January 6, 2011
When I was a teacher, a common gripe among the staff was that the parent’s “weren’t doing their job” at home and how were “we,” the teachers supposed to make up for students whose parents didn’t read to them or encourage them to do their homework. This ongoing blame game ranged from discussions of reading ability, to discipline, to food. We often think that the home is where habits for a healthy life, or a disciplined student, or a physically fit individual begin and end. A new study from Johns Hopkins Bloomberg School of Public Health pokes a hole in our teacher’s lounge argument, showing that the relationship between dietary intake of parents and their children is weak, grows weaker with age and is growing weaker over time.
The study looked at parent-child dietary studies from different countries, including the U.S. over the past 30 years and found that across different countries, with similar and different methods, the relationship was weak. What does this mean? Does it mean that parents have no influence over what their children eat, and the type of eaters they become as they grow up? No. Individuals have a complex relationship with food and children are no different. Parents are a part of the relationship, but this study shows they are only a small part of what determines what and how we eat. It also shows that this relationship is becoming less strong as our society progresses.
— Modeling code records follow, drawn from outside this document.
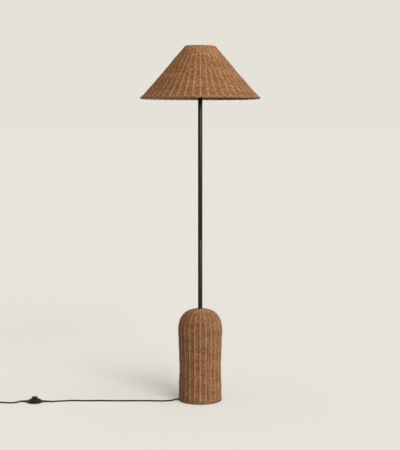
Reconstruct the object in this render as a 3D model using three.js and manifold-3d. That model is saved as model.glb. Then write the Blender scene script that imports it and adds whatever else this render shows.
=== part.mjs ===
// Rattan floor lamp: a domed wicker base over an iron weight, a two-piece steel pole, a wicker cone shade on a wire
// frame, a lampholder with its bulb, and a lead with a foot switch and a plug.
// Millimetres, +Z up. The origin is the middle of the base on the floor, and -Y is the front.
import * as THREE from 'three';
import { mergeVertices } from 'three/addons/utils/BufferGeometryUtils.js';
import Module from 'manifold-3d';

const wasm = await Module();
wasm.setup();

// Clearances
const GAP = 0.3;
const LEAD_CLEARANCE = 0.5;
const CUT_OVERRUN = 1;

// Whole lamp
const LAMP_HEIGHT = 1500;

// Wicker base
const BASE_HEIGHT = 394.5;
const BASE_RADIUS = 94;
const BASE_WALL = 7.5;
const BORDER_LIFT = 0.4;
const BORDER_HEIGHT = 8.3;
const BORDER_ROUND = 2.5;
// Height and radius of the wicker base's outline, as shares of BASE_HEIGHT and BASE_RADIUS
const base_outline_shares = [
  [0.0, 0.968], [0.17, 0.962], [0.342, 0.935], [0.55, 0.962], [0.763, 1.0], [0.83, 0.973], [0.88, 0.918],
  [0.923, 0.822], [0.956, 0.691], [0.98, 0.52], [0.993, 0.33],
];
const BASE_STAKE_COUNT = 24;

// Base weight, felt and clamping hardware
const FELT_THICKNESS = 3;
const FELT_INSET = 2;
const WEIGHT_RADIUS = 77;
const WEIGHT_THICKNESS = 36;
const WEIGHT_WEB = 10;
const RECESS_RADIUS = 24;
const WASHER_RADIUS = 14;
const WASHER_THICKNESS = 2;
const NUT_ACROSS_CORNERS = 17;
const NUT_THICKNESS = 5;
const ROD_WALL = 1.5;
const ROD_BELOW_NUT = 1;
const FLANGE_RADIUS = 32;
const FLANGE_THICKNESS = 3;
const FLANGE_SOCKET_WALL = 3.5;
const FLANGE_SOCKET_DEPTH = 14;

// Raised ribs of both weaves, where the weavers pass over the stakes
const WEAVE_RIB_HEIGHT = 2.2;
const WEAVE_RIB_CREST = 4;
const WEAVE_RIB_FOOT = 8;
const widest_rib_share = 0.6;

// Wire frame inside the base
const BASE_WIRE_RADIUS = 2;
const BASE_WIRE_COUNT = 3;
const HOOP_LIFT = 2;
const COLLAR_WALL = 7.5;
const COLLAR_HEIGHT = 10;

// Pole
const POLE_RADIUS = 9.5;
const POLE_WALL = 1.2;
const POLE_LOWER_LENGTH = 645;
const JOINER_LENGTH = 60;
const INSERT_LENGTH = 20;

// Shade
const SHADE_HEIGHT = 221.3;
const SHADE_RIM_RADIUS = 252.3;
const SHADE_TOP_LIP = 3.5;
const SHADE_WALL = 7.5;
// Height and radius of the cone's outline from its foot to its lip, as shares of SHADE_HEIGHT and SHADE_RIM_RADIUS
const shade_outline_shares = [
  [0.039, 0.99], [0.146, 0.895], [0.371, 0.722], [0.54, 0.591], [0.764, 0.429], [0.984, 0.26],
];
const SHADE_SECTOR_COUNT = 12;
const SHADE_LOW_STAKES = 4;
const SHADE_HIGH_STAKES = 3;
const SHADE_LAST_LOW_POINT = 3;
const RIM_BORDER_WIDTH = 9.6;
const RIM_BORDER_HEIGHT = 8.4;
const TOP_BORDER_WIDTH = 16.6;
const TOP_BORDER_HEIGHT = 8.8;
const SHADE_WIRE_RADIUS = 2;
const SHADE_RIB_RADIUS = 1.5;
const SHADE_RIB_COUNT = 4;
const RIM_WIRE_INSET = 8;
const TOP_WIRE_INSET = 6;

// Shade carrier
const CARRIER_DROP = 119;
const CARRIER_ARM_COUNT = 3;
const CARRIER_ARM_RADIUS = 2;
const CARRIER_RING_RADIUS = 28;
const CARRIER_RING_THICKNESS = 2;
const CARRIER_BEND_RADIUS = 44;
const CARRIER_BEND_SIZE = 8;
const CARRIER_ARM_BITE = 3;

// Lampholder
const HOLDER_RADIUS = 19.5;
const HOLDER_BORE = 14.5;
const HOLDER_SHOULDER_RADIUS = 23.5;
const HOLDER_SHOULDER_THICKNESS = 4;
const HOLDER_BELOW_SHOULDER = 58;
const HOLDER_ABOVE_NUT = 2;
const HOLDER_CAP_HEIGHT = 28;
const HOLDER_CAP_NECK_RADIUS = 12.5;
const HOLDER_CAP_WALL = 2.5;
const INSULATOR_THICKNESS = 10;
const NIPPLE_IN_POLE = 14;
const LOCK_NUT_THICKNESS = 4;
const CONTACT_WIDTH = 5;
const CONTACT_THICKNESS = 1.2;
const CONTACT_LENGTH = 16;
const SHADE_NUT_HEIGHT = 8;
const SHADE_NUT_RADIUS = 24;
const SHADE_NUT_FLUTES = 16;
const SHADE_NUT_FLUTE_DEPTH = 1;

// Bulb
const BULB_CAP_RADIUS = 13.1;
const BULB_CAP_HEIGHT = 22;
const BULB_CAP_WALL = 1;
const BULB_THREAD_COUNT = 4;
const BULB_THREAD_DEPTH = 0.7;
const BULB_TIP_RADIUS = 4.5;
const BULB_TIP_HEIGHT = 2;
const BULB_GLASS_RADIUS = 27.5;
const BULB_GLASS_HEIGHT = 80;
const BULB_GLASS_WALL = 1;
const BULB_NECK_HEIGHT = 14;
const BULB_STEM_RADIUS = 5;
const BULB_STEM_HEIGHT = 44;

// Lead
const CORD_DIAMETER = 6;
const CORD_STEP = 14;
const FLOOR_CLEARANCE = 0.1;
const LEAD_HEIGHT = 4.4;
const LEAD_BEND_RADIUS = 15;
const GROMMET_WALL = 0.8;
const GROMMET_INSIDE = 7;
const GROMMET_OUTSIDE = 4;

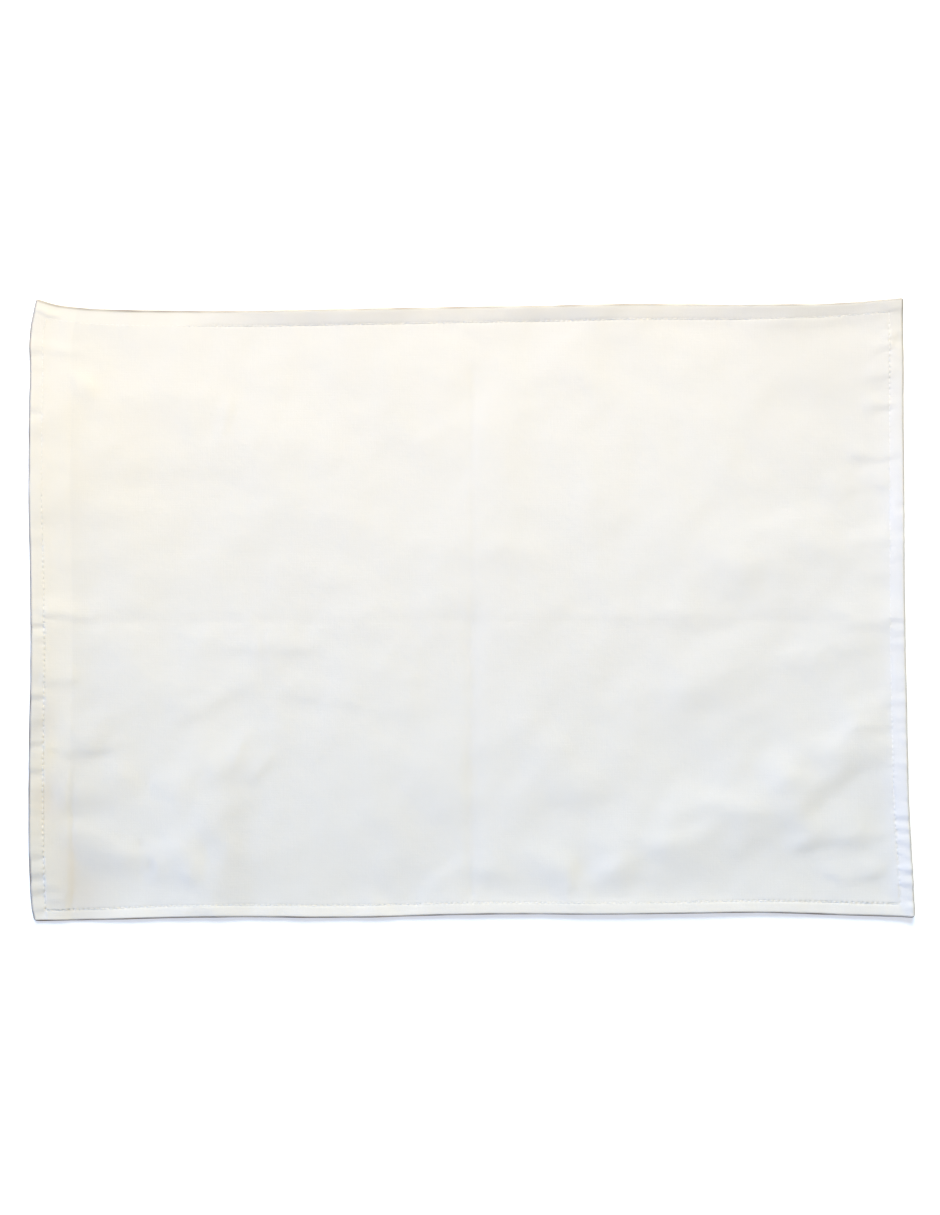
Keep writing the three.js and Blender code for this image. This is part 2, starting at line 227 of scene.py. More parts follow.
# Tucks: narrow nips that the stitching pulls across a hem, placed by where they lie along it. A tuck
# slants a little and is wider on one side, by its lean. Its end and fade are shares of the inset of
# the seam.
Tuck = namedtuple("Tuck", "side along width depth")
tucks = [
    Tuck("left", 148, 1.8, 0.2),
    Tuck("left", 138, 1.6, 0.2),
    Tuck("left", 114, 1.6, 0.3),
    Tuck("left", 100, 2.0, 0.15),
    Tuck("left", 37, 3.0, 0.3),
    Tuck("left", -9, 1.5, 0.55),
    Tuck("left", -18, 1.4, 0.3),
    Tuck("left", -40, 1.8, 0.25),
    Tuck("left", -50, 1.5, 0.5),
    Tuck("left", -66, 2.0, 0.35),
    Tuck("left", -77, 1.6, 0.5),
    Tuck("left", -93, 1.8, 0.5),
    Tuck("left", -142, 1.8, 0.5),
    Tuck("left", -153, 2.2, 0.55),
    Tuck("left", -162, 2.0, 0.6),
    Tuck("left", -172, 1.8, 0.4),
    Tuck("right", -8, 1.4, 0.3),
    Tuck("right", -98, 1.2, 0.25),
    Tuck("right", -109, 1.2, 0.3),
    Tuck("right", -121.5, 1.3, 0.45),
    Tuck("right", -128.5, 1.2, 0.5),
    Tuck("right", -136, 1.3, 0.5),
    Tuck("right", -142.5, 1.2, 0.5),
    Tuck("right", -147, 1.0, 0.25),
    Tuck("right", -151.5, 1.2, 0.4),
    Tuck("right", -160.5, 1.3, 0.5),
    Tuck("right", -166.5, 1.2, 0.35),
]
tuck_slant = 0.15
tuck_lean = 2.4
tuck_end = 1.15
tuck_fade = 0.3

# Small dents that are left in the face, two by the near left corner and one beside the left seam
Dent = namedtuple("Dent", "x y across up depth")
dents = [
    Dent(-187.0, -149.0, 2.2, 3.6, 0.42),
    Dent(-193.0, -136.0, 1.2, 1.6, 0.12),
    Dent(-243.5, -83.5, 4.0, 1.2, 0.22),
]

# The cloth's general limpness at several sizes, how far the folds wander from their crests and swell,
# the ripples that the seams draw in, and the needle holes. Cloth that would stand off the table by
# less than the contact height lies on it.
Limpness = namedtuple("Limpness", "size height layer")
limpness = [
    Limpness(62.0, 0.70, 3.0),
    Limpness(27.0, 0.50, 5.0),
    Limpness(13.0, 0.20, 7.0),
    Limpness(7.0, 0.06, 9.0),
]
table_contact = 0.35
Wander = namedtuple("Wander", "size reach layer")
wanders = [Wander(24.0, 1.8, 31.0), Wander(9.0, 0.7, 33.0)]
full_wander_width = 18.0
swell_size = 19.0
swell_layer = 35.0
swell_share = 0.30
ripple_size = 4.6
ripple_stretch = 4.0
ripple_layer = 11.0
ripple_height = 0.16
ripple_reach = 14.0
hole_depth = 0.52
hole_along = 0.5
hole_across = 0.45


def smooth_read(rows, place, column, values):
    """A smooth line through one column of a table, read at many places at once."""
    places = np.array([getattr(row, place) for row in rows], dtype=float)
    heights = np.array([getattr(row, column) for row in rows], dtype=float)
    slopes = np.gradient(heights, places)
    values = np.clip(values, places[0], places[-1])
    row = np.clip(np.searchsorted(places, values) - 1, 0, len(places) - 2)
    gap = places[row + 1] - places[row]
    share = (values - places[row]) / gap
    square = share**2
    cube = share**3
    return (
        (2 * cube - 3 * square + 1) * heights[row]
        + (cube - 2 * square + share) * slopes[row] * gap
        + (3 * square - 2 * cube) * heights[row + 1]
        + (cube - square) * slopes[row + 1] * gap
    )


def smooth_step(values):
    """A soft change from 0 to 1, as the values go from 0 to 1."""
    share = np.clip(values, 0.0, 1.0)
    return share * share * (3 - 2 * share)


def uneven(x, y, size, layer):
    """Soft noise, about -1 to 1, the same on every run."""
    return np.array([2 * noise.noise(Vector((px / size, py / size, layer))) for px, py in zip(x, y)])


def oval(x, y, spot):
    """How strong an oval spot is at each point: 1 in its middle, fading out across and up."""
    return np.exp(-(((x - spot.x) / spot.across) ** 2) - ((y - spot.y) / spot.up) ** 2)


def hem_places(u, v):
    """For each side's name: how far in from that edge the points lie, and where along it."""
    return {
        "far": (half_width - v, u),
        "near": (half_width + v, u),
        "left": (half_length + u, v),
        "right": (half_length - u, v),
    }


def round_corners(u, v):
    """Draws the four corners in, from square to the radius of each folded corner."""
    for (across, up), radius in corner_radius.items():
        side = 1 if across == "right" else -1
        end = 1 if up == "far" else -1
        over_u = side * u - (half_length - radius)
        over_v = end * v - (half_width - radius)
        inside = (over_u > 0) & (over_v > 0)
        length = np.maximum(np.hypot(over_u, over_v), 1e-9)
        share = np.maximum(over_u, over_v) / length
        u = np.where(inside, side * (half_length - radius + over_u * share), u)
        v = np.where(inside, end * (half_width - radius + over_v * share), v)
    return u, v


def place_on_cloth(u, v):
    """Places on the straight rectangle, moved so that its edges follow the real outline."""
    right = (u + half_length) / cloth_length
    far = (v + half_width) / cloth_width
    x = u - (1 - right) * smooth_read(left_edge, "along", "out", v)
    x = x + right * smooth_read(right_edge, "along", "out", v)
    y = v - (1 - far) * smooth_read(near_edge, "along", "out", u)
    y = y + far * smooth_read(far_edge, "along", "out", u)
    places = hem_places(u, v)
    inward = {}
    for side in sides:
        inset, along = places[side.name]
        share = np.minimum(inset / side.seam, 1 - smooth_step((inset - side.seam) / wide_reach))
        inward[side.name] = share * smooth_read(side.edge, "along", "wide", along)
    return x + inward["left"] - inward["right"], y + inward["near"] - inward["far"]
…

The weakening relationship could exist for many reasons, including: the growing independence of children, changing parenting styles, changes in our food system, increases in the amount of working mothers or changes in our home and social environments. An anecdotal article about award winning chefs and their kids from the Baltimore Sun recently, would attest to parent’s lack of influence. In the article, even James Beard award winning Chefs lunchbox concoctions can’t compete with lunchables.What I take away from this study is how much our social and physical environment might be playing a role in our dietary development as eaters. With most children in the U.S. eating at least one meal a day at school and many low-income students eating two and sometimes three meals a day at school, the parent’s influence on their child’s eating behavior is reduced even more. As such, it is even more important to make the school food environment a positive experience that helps develop healthy food habits for life.
So, I pose these questions with my background as a high school teacher for seven years to guide me. Do our school food policies support healthy food habits? Does the start time of school prohibit the eating of a healthy breakfast; so many students eat breakfast pastries, chips and/or soda for breakfast? (I do understand that they may eat that breakfast for other reasons as well.) Does the lunch period encourage the sitting and sharing of a meal in a relaxed setting or a rapid “filling of the tank?” Should vending machines be the default “in-between” meal snacks and what should be in them? Should meals at school actually be cooked fresh, with produce, meat and grains that experiment with flavors and tastes and encourage kids to think differently about food? All of these are questions that become important if this study is showing that our physical and social environments for children are the most important factor in the development of young eaters.
Innovative programs in the school food environment are starting to fill the gaps in the lunch line. Meatless Monday, a program in the Baltimore City schools is in its second year of full implementation. The program encourages the reduction of meat consumption once a week as a way to improve not only the health of the individual, but also the health of the planet. Farm to school programs are cropping up across the country, ranging from programs that bring local, fresh produce to the cafeterias, to programs that include field trips to local farms to further the relationship building between students and their food. Most recently, Michelle Obama launched her Let’s Move Salad Bars to Schools program, designed to provide the funding for 6,000 school to begin having salad bars at their schools. Elementary schools are also beginning “breakfast in the classroom” programs where kids are getting a universal free breakfast that is eaten in the classroom to make sure kids are well fed and ready to learn.
Science is telling us that we can no longer look to the home for the development of healthy eating habits. That means we have to take more control of the social and physical environment for our children. It starts with what is served, and sometimes more importantly, what is not served in our schools, but it includes much more than that. It may include teaching kids how to cook healthy food, how to grow food, how to buy healthy food and navigate a supermarket. It may include the creation of healthy school zones that limit fast food restaurants. Regardless of what specific policies schools start to adopt, it’s time to take responsibility for the eating habits of our students, and its time for governments to begin investing in that reality.